Key things to remember about compressor performance

  • Compressor performance is how well a compressor raises gas pressure with as little wasted work as possible.

  • In Thermodynamics II, the standard benchmark is an isentropic process, and real compressors always need more work than the ideal case.

  • Isentropic efficiency is the main way to measure compressor performance, and higher efficiency means lower energy loss.

  • The T-s diagram helps you compare the ideal and actual compression paths and see entropy generation clearly.

  • Pressure ratio, inlet conditions, and machine design all affect how much work the compressor needs.

Frequently asked questions about compressor performance

What is compressor performance in Thermodynamics II?

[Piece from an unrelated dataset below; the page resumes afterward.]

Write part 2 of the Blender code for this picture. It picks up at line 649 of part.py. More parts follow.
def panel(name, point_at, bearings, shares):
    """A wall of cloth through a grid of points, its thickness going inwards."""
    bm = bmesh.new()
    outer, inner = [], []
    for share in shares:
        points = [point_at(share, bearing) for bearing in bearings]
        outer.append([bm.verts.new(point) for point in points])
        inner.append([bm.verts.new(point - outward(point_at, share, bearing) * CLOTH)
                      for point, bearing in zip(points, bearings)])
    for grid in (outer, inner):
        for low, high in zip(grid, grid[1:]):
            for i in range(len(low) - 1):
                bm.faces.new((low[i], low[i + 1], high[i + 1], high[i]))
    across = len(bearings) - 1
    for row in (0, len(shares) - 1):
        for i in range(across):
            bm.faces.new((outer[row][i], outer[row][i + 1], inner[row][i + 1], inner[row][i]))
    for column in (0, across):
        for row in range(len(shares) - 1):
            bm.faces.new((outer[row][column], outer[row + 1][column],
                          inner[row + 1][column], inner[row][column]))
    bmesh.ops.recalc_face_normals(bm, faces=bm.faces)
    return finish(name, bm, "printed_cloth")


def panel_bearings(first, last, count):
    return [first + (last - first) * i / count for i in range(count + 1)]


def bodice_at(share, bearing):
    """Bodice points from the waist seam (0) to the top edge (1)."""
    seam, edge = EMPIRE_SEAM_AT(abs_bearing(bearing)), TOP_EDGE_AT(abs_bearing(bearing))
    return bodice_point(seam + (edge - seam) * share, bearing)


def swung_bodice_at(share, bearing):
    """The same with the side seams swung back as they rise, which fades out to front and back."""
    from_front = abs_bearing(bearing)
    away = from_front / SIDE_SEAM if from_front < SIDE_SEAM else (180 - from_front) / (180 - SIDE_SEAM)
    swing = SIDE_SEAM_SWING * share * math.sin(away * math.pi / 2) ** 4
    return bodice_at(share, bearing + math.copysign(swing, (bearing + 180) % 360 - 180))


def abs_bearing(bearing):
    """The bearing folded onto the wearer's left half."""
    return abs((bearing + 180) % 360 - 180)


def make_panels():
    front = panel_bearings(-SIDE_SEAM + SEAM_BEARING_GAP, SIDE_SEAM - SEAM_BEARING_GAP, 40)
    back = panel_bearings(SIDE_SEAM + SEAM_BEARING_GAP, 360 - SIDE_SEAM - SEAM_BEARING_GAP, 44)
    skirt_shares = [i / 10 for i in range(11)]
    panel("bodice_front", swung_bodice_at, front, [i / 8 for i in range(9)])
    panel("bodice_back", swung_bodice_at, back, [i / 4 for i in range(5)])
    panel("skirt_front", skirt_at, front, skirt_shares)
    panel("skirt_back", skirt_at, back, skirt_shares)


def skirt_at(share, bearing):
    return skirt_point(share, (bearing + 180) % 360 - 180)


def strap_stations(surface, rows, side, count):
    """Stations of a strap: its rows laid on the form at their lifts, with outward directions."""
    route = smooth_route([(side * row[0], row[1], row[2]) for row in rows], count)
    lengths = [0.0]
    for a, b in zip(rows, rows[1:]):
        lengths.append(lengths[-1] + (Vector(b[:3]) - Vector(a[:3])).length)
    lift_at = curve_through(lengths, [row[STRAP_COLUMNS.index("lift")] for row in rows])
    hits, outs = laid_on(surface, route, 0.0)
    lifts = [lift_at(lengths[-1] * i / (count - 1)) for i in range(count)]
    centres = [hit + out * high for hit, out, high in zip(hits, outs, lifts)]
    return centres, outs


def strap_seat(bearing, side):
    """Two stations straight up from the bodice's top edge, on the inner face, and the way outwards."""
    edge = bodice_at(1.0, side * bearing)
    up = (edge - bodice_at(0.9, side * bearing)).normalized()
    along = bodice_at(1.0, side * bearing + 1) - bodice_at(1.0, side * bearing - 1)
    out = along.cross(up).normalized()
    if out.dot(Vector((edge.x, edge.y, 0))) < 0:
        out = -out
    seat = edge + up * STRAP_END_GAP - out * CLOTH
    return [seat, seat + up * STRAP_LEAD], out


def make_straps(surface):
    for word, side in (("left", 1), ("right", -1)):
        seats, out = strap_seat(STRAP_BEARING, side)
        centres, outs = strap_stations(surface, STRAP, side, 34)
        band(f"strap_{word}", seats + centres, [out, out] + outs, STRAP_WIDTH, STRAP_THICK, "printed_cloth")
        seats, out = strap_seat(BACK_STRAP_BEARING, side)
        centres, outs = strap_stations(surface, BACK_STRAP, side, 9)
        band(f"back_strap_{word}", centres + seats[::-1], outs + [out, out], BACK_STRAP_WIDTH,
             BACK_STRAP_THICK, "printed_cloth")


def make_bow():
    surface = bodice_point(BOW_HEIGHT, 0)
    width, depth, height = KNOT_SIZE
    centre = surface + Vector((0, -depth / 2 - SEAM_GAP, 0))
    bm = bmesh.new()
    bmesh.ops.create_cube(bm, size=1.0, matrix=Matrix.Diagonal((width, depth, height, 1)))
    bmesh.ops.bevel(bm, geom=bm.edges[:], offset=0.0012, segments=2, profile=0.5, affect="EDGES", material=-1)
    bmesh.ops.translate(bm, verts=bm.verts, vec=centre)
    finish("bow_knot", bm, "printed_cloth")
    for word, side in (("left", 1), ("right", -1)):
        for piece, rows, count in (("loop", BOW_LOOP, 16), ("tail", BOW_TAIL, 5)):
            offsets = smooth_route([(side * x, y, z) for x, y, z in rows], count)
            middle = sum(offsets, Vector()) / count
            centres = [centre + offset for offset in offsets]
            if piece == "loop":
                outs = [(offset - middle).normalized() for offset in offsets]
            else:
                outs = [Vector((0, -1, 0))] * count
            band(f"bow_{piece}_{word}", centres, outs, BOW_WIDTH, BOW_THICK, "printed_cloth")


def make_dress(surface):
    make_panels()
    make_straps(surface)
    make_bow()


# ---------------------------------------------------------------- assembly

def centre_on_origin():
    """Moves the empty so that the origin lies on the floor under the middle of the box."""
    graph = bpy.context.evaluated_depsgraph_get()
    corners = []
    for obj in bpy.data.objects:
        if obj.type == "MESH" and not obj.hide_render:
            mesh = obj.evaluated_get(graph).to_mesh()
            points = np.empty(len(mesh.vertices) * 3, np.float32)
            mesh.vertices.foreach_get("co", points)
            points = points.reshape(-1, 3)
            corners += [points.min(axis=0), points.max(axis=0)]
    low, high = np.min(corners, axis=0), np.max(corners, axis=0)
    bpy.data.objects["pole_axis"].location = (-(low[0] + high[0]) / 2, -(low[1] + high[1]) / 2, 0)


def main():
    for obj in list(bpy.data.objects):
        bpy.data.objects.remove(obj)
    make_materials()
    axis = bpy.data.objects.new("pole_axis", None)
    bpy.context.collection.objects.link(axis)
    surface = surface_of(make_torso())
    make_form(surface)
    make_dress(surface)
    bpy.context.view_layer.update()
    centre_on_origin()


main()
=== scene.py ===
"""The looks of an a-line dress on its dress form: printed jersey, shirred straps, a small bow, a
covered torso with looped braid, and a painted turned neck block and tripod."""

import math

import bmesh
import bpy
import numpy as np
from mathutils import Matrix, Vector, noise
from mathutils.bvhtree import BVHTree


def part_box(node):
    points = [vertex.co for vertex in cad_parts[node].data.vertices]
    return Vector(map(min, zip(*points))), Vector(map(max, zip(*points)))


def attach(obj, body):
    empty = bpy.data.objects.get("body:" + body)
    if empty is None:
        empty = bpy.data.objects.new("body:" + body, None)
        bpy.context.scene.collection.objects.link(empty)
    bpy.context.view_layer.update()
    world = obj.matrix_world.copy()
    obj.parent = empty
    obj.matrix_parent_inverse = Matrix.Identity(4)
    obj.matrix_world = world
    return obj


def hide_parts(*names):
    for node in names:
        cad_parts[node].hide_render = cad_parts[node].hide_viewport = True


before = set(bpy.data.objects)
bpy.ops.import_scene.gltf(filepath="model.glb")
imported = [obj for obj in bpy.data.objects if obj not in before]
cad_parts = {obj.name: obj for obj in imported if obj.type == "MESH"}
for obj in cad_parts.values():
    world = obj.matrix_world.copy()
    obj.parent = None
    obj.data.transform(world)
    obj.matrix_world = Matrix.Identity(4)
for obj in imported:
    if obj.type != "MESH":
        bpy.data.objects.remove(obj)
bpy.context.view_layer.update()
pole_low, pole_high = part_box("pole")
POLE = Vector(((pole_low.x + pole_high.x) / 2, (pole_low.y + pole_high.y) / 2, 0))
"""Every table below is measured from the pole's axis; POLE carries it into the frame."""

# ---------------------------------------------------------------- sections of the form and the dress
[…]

It is a measure of how effectively a compressor turns input work into a pressure increase for a gas. In Thermodynamics II, you usually judge it by comparing the real process to an ideal isentropic compression.

How do you measure compressor performance?

Most classes use isentropic efficiency. You compare the ideal work needed for isentropic compression with the actual work the compressor uses, then express the result as a ratio. A higher value means the compressor is closer to ideal.

Why is the actual compressor work higher than the ideal work?

Real compressors have friction, heat transfer, and other irreversibilities that make the process less efficient. Those losses increase entropy and usually make the outlet temperature higher than in the ideal case.

How is compressor performance shown on a T-s diagram?

You compare the ideal isentropic path with the actual compression path. The real path shifts away from the ideal one, showing extra entropy generation and a larger work input.